If you answer specific questions with real depth, those posts often rank in search or remain visible inside the platform itself. That means one well-structured response can send traffic for months.
It is not fully passive. You need to choose the right communities, understand the norms, and contribute in a way that makes sense. But for research-driven businesses, it suits a quieter operating style. You are responding to demand, not manufacturing attention.
How to choose the right source for your business
Do not try to build all seven at once. That usually creates complexity without momentum.
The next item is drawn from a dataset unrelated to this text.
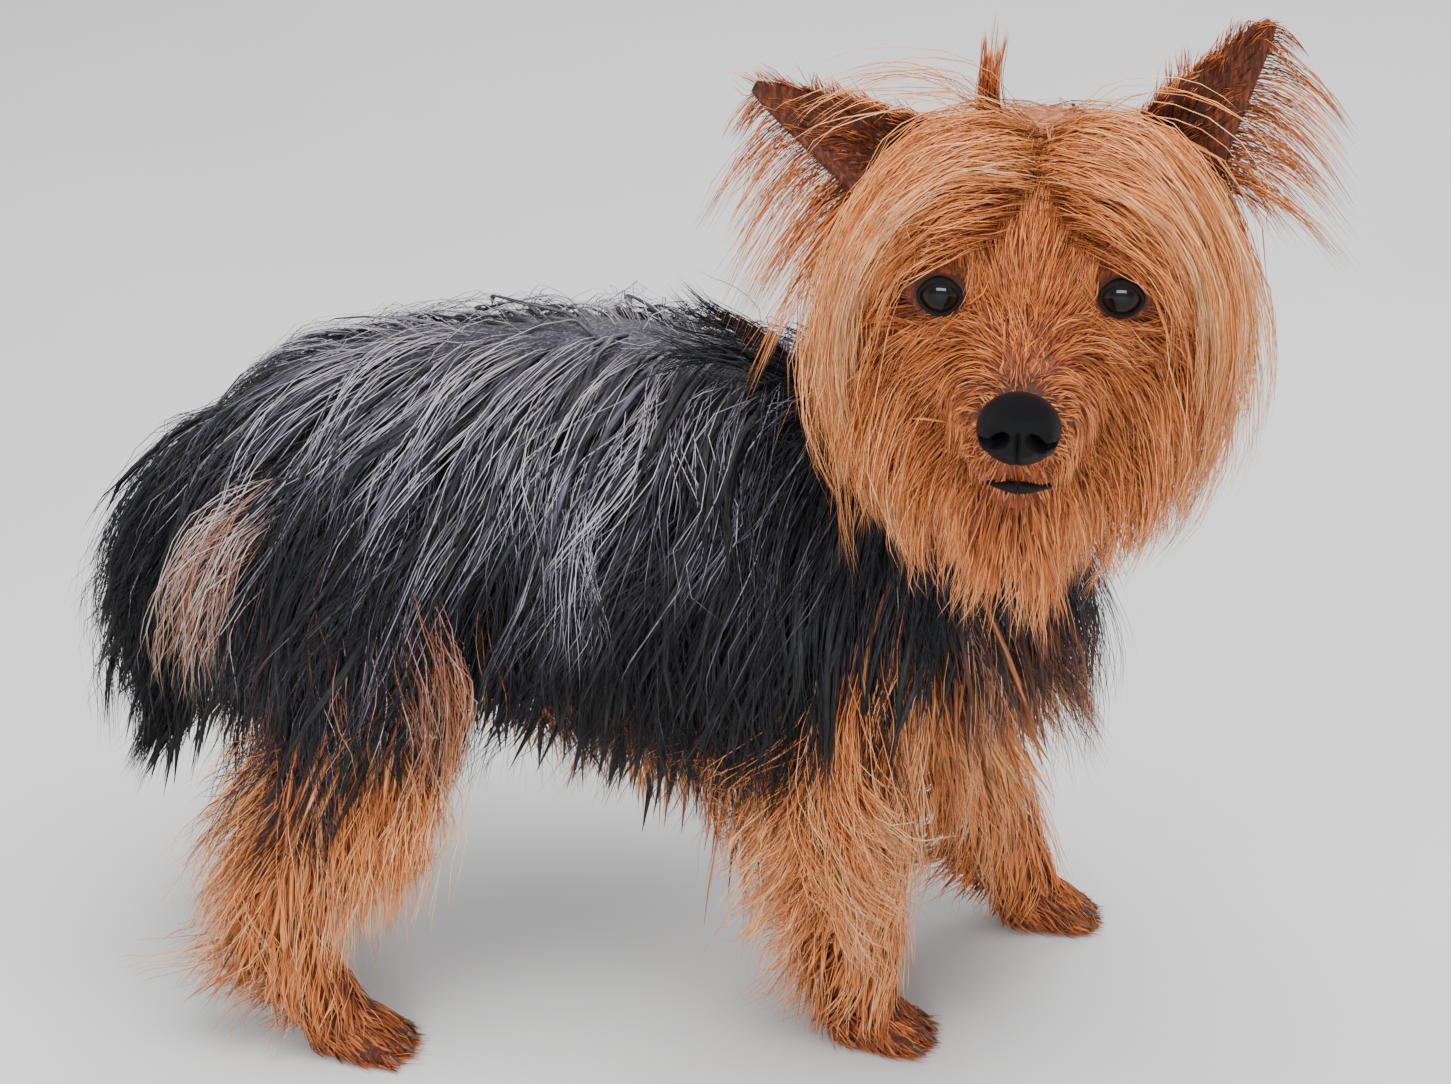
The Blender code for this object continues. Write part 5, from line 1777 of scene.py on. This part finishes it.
def nose_paint():
    """Black pebbled leather, a little paler where it faces up as painted sheen."""
    m = Nodes("nose_leather")
    pebble = m.node("ShaderNodeTexVoronoi", {"Scale": 1500.0}).outputs["Distance"]
    broad = m.noise(220.0)
    normal = m.node("ShaderNodeNewGeometry").outputs["Normal"]
    upward = m.node("ShaderNodeSeparateXYZ", {"Vector": normal}).outputs["Z"]
    # painted sheen: the upward faces of the nose are paler
    top = m.math("MULTIPLY", m.math("MAXIMUM", upward, 0.0), 0.8)
    colour = m.ramp(m.lean(top, broad, 0.0, 0.3), NOSE_AND_SHEEN_STOPS)
    m.bump(m.math("SUBTRACT", 1.0, pebble), 0.8, 0.0005)
    # painted shade in the pebbles' grooves darkens the leather's colour
    m.set(Base_Color=m.times(colour, m.ramp(pebble, PEBBLE_GROOVE_SHADE_STOPS)),
          Roughness=m.lean(0.24, broad, 0.0, 0.2), Specular_IOR_Level=0.2)
    return m.material


def lid_paint():
    m = Nodes("lid_skin")
    fine = m.noise(1800.0)
    m.bump(fine, 0.4, 0.0003)
    m.set(Base_Color=m.ramp(fine, LID_STOPS), Roughness=0.5, Specular_IOR_Level=0.12)
    return m.material


def eye_paint():
    """A dark brown iris round a wide pupil, under a clear wet coat."""
    m = Nodes("eye")
    out, around, _, _ = m.looks()
    inputs = {"X": m.math("MULTIPLY", around, 60.0), "Y": m.math("MULTIPLY", out, 4.0)}
    wedge = m.node("ShaderNodeCombineXYZ", inputs)
    streak = m.noise(1.0, 3.0, 0.6, wedge.outputs["Vector"])
    m.set(Base_Color=m.ramp(m.lean(out, streak, 0.5, 0.10), EYE_STOPS), Roughness=0.4,
          Specular_IOR_Level=0.05, Coat_Weight=1.0, Coat_Roughness=0.02, Coat_IOR=1.26)
    return m.material


def claw_paint():
    m = Nodes("claw_horn")
    grain = m.noise(1.0, 3.0, 0.6, m.stretched(m.own_place(), (500.0, 1600.0, 1600.0)))
    m.bump(grain, 0.3, 0.0002)
    m.set(Base_Color=m.ramp(grain, CLAW_STOPS), Roughness=0.35)
    return m.material


def floor_paint():
    m = Nodes("floor_pale")
    m.set(Base_Color=m.ramp(m.noise(60.0), FLOOR_STOPS), Roughness=0.8)
    return m.material


def from_bmesh(name, bm, paint):
    """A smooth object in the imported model's frame from a bmesh in the dog's axes."""
    bm.transform(Matrix.Scale(MM, 4) @ Matrix.Translation(SHIFT))
    bm.normal_update()
    mesh = mesh_of(name, bm)
    mesh.shade_smooth()
    mesh.materials.append(paint)
    obj = plain_object(name, mesh)
    finish_piece(obj)
    return obj


def finish_piece(obj):
    """Gives a piece the one body it rides on."""
    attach(obj, "root")


CORNEA = 1.0
LID_POINTS = 40
LID_SIDES = 10
LID_GROW = 0.15


def make_eye(name, left, paint):
    """An eyeball whose front bulges, with polar places for its paint."""
    bm = bmesh.new()
    bmesh.ops.create_uvsphere(bm, u_segments=48, v_segments=48, radius=EYE_RADIUS)
    bm.transform(Matrix.Rotation(math.radians(90), 4, "Y"))
    looks = bm.verts.layers.float_color.new("looks")
    for v in bm.verts:
        out = math.acos(max(-1, min(1, v.co.x / EYE_RADIUS))) / (math.pi / 2)
        around = math.atan2(v.co.z, v.co.y) / (2 * math.pi) + 0.5
        v[looks] = (out, abs(around - 0.5) * 2, 0, 1)
        bulge = max(0, 1 - out / 0.62)
        v.co += v.co.normalized() * (CORNEA * bulge ** 0.5 * (1 - 0.6 * bulge))
    bm.transform(TO_DOG @ Matrix.Translation((-0.2, left, eye_height(left))))
    obj = from_bmesh(name + "_ball", bm, paint)
    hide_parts(name)


def make_lids(name, left, paint):
    """A dark rim along the lid opening, thicker above, lying on the eyeball."""
    bm = bmesh.new()
    rings = []
    ring = lid_ring(LID_POINTS, LID_GROW)
    for k, (a, b) in enumerate(ring):
        radius = 0.46 + 0.26 * max(0.0, b / LID_HIGH)
        at = Vector((math.sqrt(max((EYE_RADIUS + 1.0) ** 2 - a * a - b * b, 1)), a, b))
        before, after = ring[k - 1], ring[(k + 1) % LID_POINTS]
        along = Vector((0, after[0] - before[0], after[1] - before[1])).normalized()
        out = at.normalized()
        across = along.cross(out)
        loop = []
        for s in range(LID_SIDES):
            angle = 2 * math.pi * s / LID_SIDES
            place = at + out * radius * math.cos(angle) + across * 1.25 * radius * math.sin(angle)
            loop.append(bm.verts.new(place))
        rings.append(loop)
    for k in range(LID_POINTS):
        low, high = rings[k], rings[(k + 1) % LID_POINTS]
        for s in range(LID_SIDES):
            t = (s + 1) % LID_SIDES
            bm.faces.new((low[s], low[t], high[t], high[s]))
    bmesh.ops.recalc_face_normals(bm, faces=bm.faces[:])
    bm.transform(TO_DOG @ Matrix.Translation((0, left, eye_height(left))))
    from_bmesh(name + "_lids", bm, paint)


def nose_shape():
    """The nose pad with its wings, groove and nostrils."""
    pieces = [head_shape(NOSE, 2.0, 22, 40)]
    for side in (1, -1):
        pieces.append(ball(3.6, (42.4, side * 6.2, -20.6), (1.0, 0.95, 1.15)))
    mesh = voxel_union(pieces, NOSE_VOXEL)
    co = relaxed(mesh, coordinates(mesh), 6)
    f, l, u = co.T
    groove = np.exp(-((l / 0.42) ** 2)) * smoothstep(f, 40, 43) * smoothstep(-u, 17.5, 21)
    co[:, 0] -= 1.3 * groove
    for side in (1, -1):
        a, b = l - side * NOSTRIL[1], u - NOSTRIL[2]
        slant = a * side * 0.35
        hole = (a / 2.5) ** 2 + ((b + slant) / 1.9) ** 2
        slit_a, slit_b = a - side * 2.6, b + 0.4
        slit = (slit_a / 2.6) ** 2 + ((slit_b - 0.12 * slit_a * side) / 0.75) ** 2
        depth = np.maximum(smoothstep(-hole, -1.15, -0.45), 0.8 * smoothstep(-slit, -1.2, -0.4))
        co[:, 0] -= 4.2 * depth * smoothstep(f, 37, 40)
    set_coordinates(mesh, relaxed(mesh, co, 1, 0.35))
    return mesh


def make_nose(paint):
    bm = bmesh.new()
    bm.from_mesh(nose_shape())
    bm.transform(TO_DOG)
    obj = from_bmesh("nose_pad", bm, paint)
    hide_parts("nose")


def make_mouth(paint):
    """The dark edge of the lips, along the mouth's line."""
    rows = []
    for share in np.linspace(-1, 1, 15):
        s = abs(share)
        high = 1.7 - 1.0 * s
        rows.append((36.1 - 5.0 * s**2, 0.8 + 7.2 * share, -36.4 - 1.2 * s**2, 1.4, high, high, 0))
    from_bmesh("mouth_edge", placed(tube(rows, 40, 10), TO_DOG), paint)


def claw_shape(toe):
    """A short curved claw that ends in a small tip."""
    ahead, across, lean = toe_rows(toe)
    rows = []
    for s in np.linspace(0, 1, 7):
        radius = 1.0 * (1 - s) ** 0.7 + 0.10
        rows.append((
            ahead + 6.0 + 4.2 * s, across + lean * (5 + 5 * s), 3.6 - 2.2 * s**1.6,
            radius * 0.75, radius, radius, 0,
        ))
    return tube(rows, 12, 10)


def make_claws(name, paint):
    """The four claws of a paw as one piece."""
    claws = placed(joined([claw_shape(toe) for toe in range(4)]), paw_matrix(name))
    from_bmesh("claws_" + name, claws, paint)


def skin_looks(surface):
    """The skin's share of tan and its tone, darker than the coat over it as painted shade."""
    parts = part_names(surface.co)
    ears = ear_share(surface.co)
    tan = np.clip(tan_share(surface.co, parts) + ears, 0, 1)
    tone = np.where(tan > 0.5, tan_tone(surface.co, parts), silver_tone(surface.co, parts))
    # painted shade: the skin is darker than the coat, so that the gaps between strands read as
    # shade
    tone = np.where(ears > 0.5, ear_tone(surface.co), tone - 0.30)
    return tan, tone - 0.45 * bare_share(surface.co)


def make_skin(paint):
    """The one skin with its map and markings, and what the coat needs of it."""
    mesh = skin_mesh()
    field = Field(mesh)
    skin = plain_object("skin", add_ears(mesh))
    unwrap(skin)
    surface = Surface(skin.data)
    tan, tone = skin_looks(surface)
    # along 0.3 also gives the skin the painted shade of the strands' roots
    set_four(skin.data, "looks", tone.shape, tan, 0.45, 0.3, tone)
    set_coordinates(skin.data, (surface.co + np.array(SHIFT)) * MM)
    skin.data.shade_smooth()
    skin.data.materials.clear()
    skin.data.materials.append(paint)
    finish_piece(skin)
    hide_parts(*FLESH)
    return surface, field


def bare_share(points):
    """Dark bare skin behind the nose and round the eyes."""
    f, _, u = to_head(points).T
    nose = smoothstep(f, 24, 31) * smoothstep(u, -18, -14)
    eye = eye_oval(to_head(points), 6.2, 5.4)
    return np.maximum(nose, smoothstep(-eye, -1.3, -0.8) * (f > 0))


def ear_share(points):
    """1 on the ears' cups, beyond the skull."""
    q = to_head(points)
    share = np.zeros(len(points))
    for base, tip, _ in EARS.values():
        base, tip = np.array(base, float), np.array(tip, float)
        axis = tip - base
        along = (q - base) @ axis / (axis @ axis)
        away = np.linalg.norm(q - base - np.clip(along, 0, 1.1)[:, None] * axis, axis=1)
        share = np.maximum(share, (along > 0.12) & (away < 19))
    return share


def ear_tone(points):
    """Darkest inside the cup, as painted shade."""
    q = to_head(points)
    return np.where(q[:, 0] > -37, 0.10, 0.22)


def area_light(name, place, toward, size, power, colour):
    """A rectangular light at a place, turned toward another."""
    light = bpy.data.lights.new(name, "AREA")
    light.shape, light.size, light.size_y = "RECTANGLE", *size
    light.energy, light.color = power, colour
    obj = bpy.data.objects.new(name, light)
    obj.location = place
    obj.rotation_euler = (Vector(toward) - Vector(place)).to_track_quat("-Z", "Y").to_euler()
    bpy.context.scene.collection.objects.link(obj)


CAMERA_AIM = Vector((25, 0, 147))
CAMERA_TURN = math.radians(5)
CAMERA_PITCH = math.radians(26)
CAMERA_AWAY = 860
CAMERA_LENS = 2924 / 1451 * 36


def make_camera():
    """The photo's camera, as it was fitted to the dog."""
    aim = (CAMERA_AIM + SHIFT) * MM
    back = Vector((
        math.sin(CAMERA_TURN) * math.cos(CAMERA_PITCH),
        -math.cos(CAMERA_TURN) * math.cos(CAMERA_PITCH),
        math.sin(CAMERA_PITCH),
    ))
    data = bpy.data.cameras.new("camera")
    data.lens, data.sensor_width = CAMERA_LENS, 36
    camera = bpy.data.objects.new("camera", data)
    camera.location = aim + back * CAMERA_AWAY * MM
    camera.rotation_euler = (-back).to_track_quat("-Z", "Y").to_euler()
    bpy.context.scene.collection.objects.link(camera)
    bpy.context.scene.camera = camera


MIDDLE = (0, 0, 0.15)
LIGHTS = [
    # name, place, aim, width and height, power and colour
    ("top", (0.1, -0.2, 1.5), MIDDLE, (1.1, 0.9), 34, (1, 1, 1)),
    ("key", (-0.9, -1.3, 1.2), MIDDLE, (0.6, 0.6), 11, (1.0, 0.98, 0.95)),
    ("fill", (1.5, -1.0, 0.5), MIDDLE, (0.9, 0.9), 6, (0.95, 0.97, 1.0)),
    ("catch", (0.06, -1.06, 0.29), (0.1, -0.1, 0.26), (0.5, 0.16), 7, (0.9, 0.95, 1.0)),
    ("back", (0.3, 1.4, 1.1), (0, 0, 0.2), (1.0, 0.6), 14, (1, 1, 1)),
]


def make_studio():
    """A pale floor, a broad soft light above and smaller ones round the dog."""
    bm = bmesh.new()
    bmesh.ops.create_grid(bm, x_segments=8, y_segments=8, size=6.0)
    floor = plain_object("floor", mesh_of("floor", bm))
    floor.data.materials.append(floor_paint())
    world = bpy.data.worlds.new("studio")
    world.use_nodes = True
    sky = world.node_tree.nodes["Background"].inputs
    sky["Color"].default_value = (0.93, 0.96, 1.0, 1)
    sky["Strength"].default_value = 0.65
    bpy.context.scene.world = world
    for light in LIGHTS:
        area_light(*light)


def main():
    make_camera()
    make_studio()
    surface, field = make_skin(skin_paint())
    outline = Field(voxel_union(outline_pieces(), OUTLINE_VOXEL))
    for coat in grow_coat(surface, field, outline, hair_paint()):
        finish_piece(coat)
    eye, lids, horn, leather = eye_paint(), lid_paint(), claw_paint(), nose_paint()
    for name, left in (("eye_left", EYE_APART / 2), ("eye_right", -EYE_APART / 2)):
        make_eye(name, left, eye)
        make_lids(name, left, lids)
    make_nose(leather)
    make_mouth(lids)
    for name in PAWS:
        make_claws(name, horn)
    for mesh in [m for m in bpy.data.meshes if not m.users]:
        bpy.data.meshes.remove(mesh)


main()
Choose based on your business model, content strengths, and monetisation path.
If you sell through written education and affiliate content, start with SEO. If your niche performs well visually, add Pinterest as a distribution layer. If your offer needs demonstration, test YouTube search. If you already have buyers or subscribers, strengthen email referrals. If you sell digital products, evaluate platform search carefully.
The better question is not “Which channel is best?” It is “Which channel brings the right person into the right next step with the least ongoing friction?” That is a systems question.
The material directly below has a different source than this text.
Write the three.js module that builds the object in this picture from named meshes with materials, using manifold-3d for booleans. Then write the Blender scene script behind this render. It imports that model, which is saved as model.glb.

The real goal is not more traffic
More traffic sounds useful until it creates more noise, more mismatched clicks, and more manual work. What you actually want is a stable flow of relevant visitors entering a structure that converts calmly.
That means every evergreen channel should connect to a capture point, a trust-building asset, and a monetisation path. If you want the full structure behind that, the 3-Step Invisible Income System is the simplest place to start. It lays out how to connect traffic, funnel logic, and offers without relying on social media or personal brand visibility.
Quiet businesses still need traffic. They just need the kind that compounds, fits the system, and keeps working when you are offline.